There are hybridized versions of plants and flowering bushes now, bred to bloom longer or showcase larger blooms, but something gets lost when we tinker. The longer blooming lilac bush loses its perfume-like scent and becomes just another pretty bush. I think the lesson here is that some things are perfect just the way they are — including you, too!
Chewing gum
Buy some gum today and you get more than what you bargained for. Preservatives, synthetic flavoring, and fake sugar substitutes — some that even come with a health warning for people and dogs. Chewing gum shouldn’t be that complicated. There are a few places — like specialty candy shops — where you can get old-fashioned chewing gum like Black Jack, Clove, and Beemans. BlackJack tastes like licorice with anise flavoring, Clove tastes like — you guessed it — clove, and Beemans is a chewing gum made famous by pioneering test pilot Chuck Yeager who chewed it before every flight for good luck.
Gardens
I don’t like formal gardens. I like wild nature. It’s just the wilderness instinct in me, I guess. — Walt Disney
I’m bored with the immaculately landscaped yards I see on my daily walk. The designer plants mass-produced for cheap sale and easy maintenance in new developments. Won’t somebody just let their garden go wild and let the butterflies and bees rejoice? Show me a good old-fashioned English garden where things are a little untamed.
God
God is Spirit, and those who worship Him must worship in spirit and truth. — (John 4:24, NKJV)

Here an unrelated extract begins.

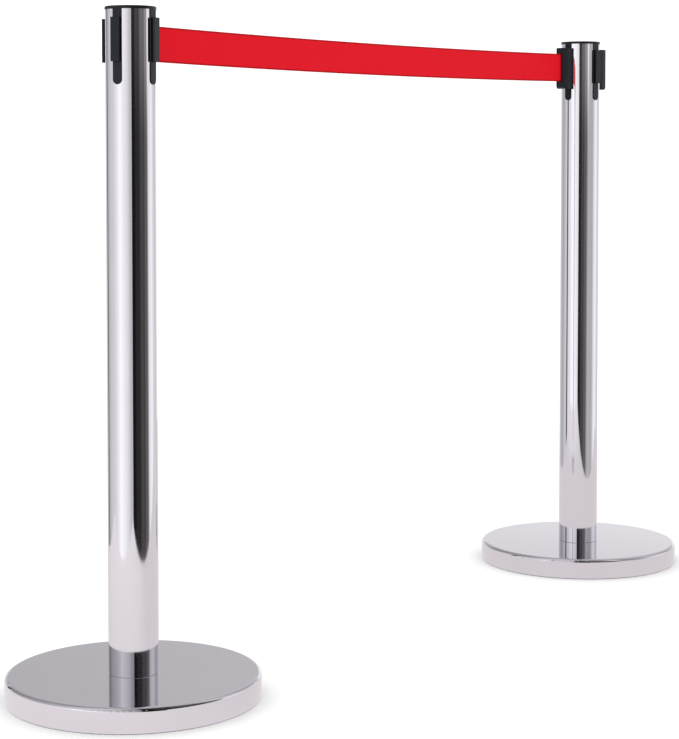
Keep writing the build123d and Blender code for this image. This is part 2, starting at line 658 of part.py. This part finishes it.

In our society, God is also a commodity to be bought and sold. And most often it’s not the real thing. Religion is not God. Feeling good about life is not God. Self-help books are not God. I won’t attempt to define God for you, but I can tell you this: He can’t be bought in a box, summarized in ten chapters, or even sold at the local church. God is Spirit. Why would we want to cheapen and imitate that?
Friends
The most beautiful discovery true friends make is that they can grow separately without growing apart.– Elisabeth Foley
Over the years, I’ve loosened my definition of a friend to include different types of friends. Like fruit, there are varieties of friends: friends for a season, friends of friends, friends for having fun with, and then those friends that know you. Still, I find that the word, like love and God, is too casually thrown around and many who I believed to be friends turned out to be acquaintances or coworkers who were only interested in a relationship with me as long as it benefited them in some way. I know who my genuine friends are — substitutes need not apply.
Your voice
You own everything that happened to you. Tell your stories. If people wanted you to write warmly about them, they should have behaved better.— Anne Lamott
It can be hard to find your genuine voice — especially when starting out as a writer — I relate to that. Fear of what others will think if we speak our truth, fear of uncovering our truth, worries over how others will perceive us, and the influence of those we look up to are all factors that can alter our voice.
It takes time and honesty to find your voice. Practice, step out but never stop seeking and evolving. It’s what readers and potential friends will connect to. And remember, if you don’t define your voice, someone else will!
Children’s thoughts and creativity
All children are born artists, the problem is to remain an artist as we grow up. — Pablo Picasso.
I used to teach Sunday school so I chuckle every time I remember this story. The Sunday school teacher asked her class, “What’s brown with a fuzzy tail and buries nuts?”
One child tentatively raised his hand and said, “I think it’s a squirrel but I am going to say, Jesus.”
If we are not careful we can shut down children. We can tame them, take their wildness and creativity away.
Let’s give them room to be genuine: make their own artwork, not cookie-cutter “art” projects so our bulletin boards look nice; give them blank paper and let them use their own voice not response questions that imply one answer is the right one; teach them to explore but don’t tell them what to find; allow playtime to be playtime not structured activities — children know how to play — we don’t have to give them guidelines and frameworks.
It takes some time to navigate through the slush to find what’s worth our time and money but I hope you’ll take this challenge forth, because as Abraham Lincoln once said, “Whatever you are, be a good one.”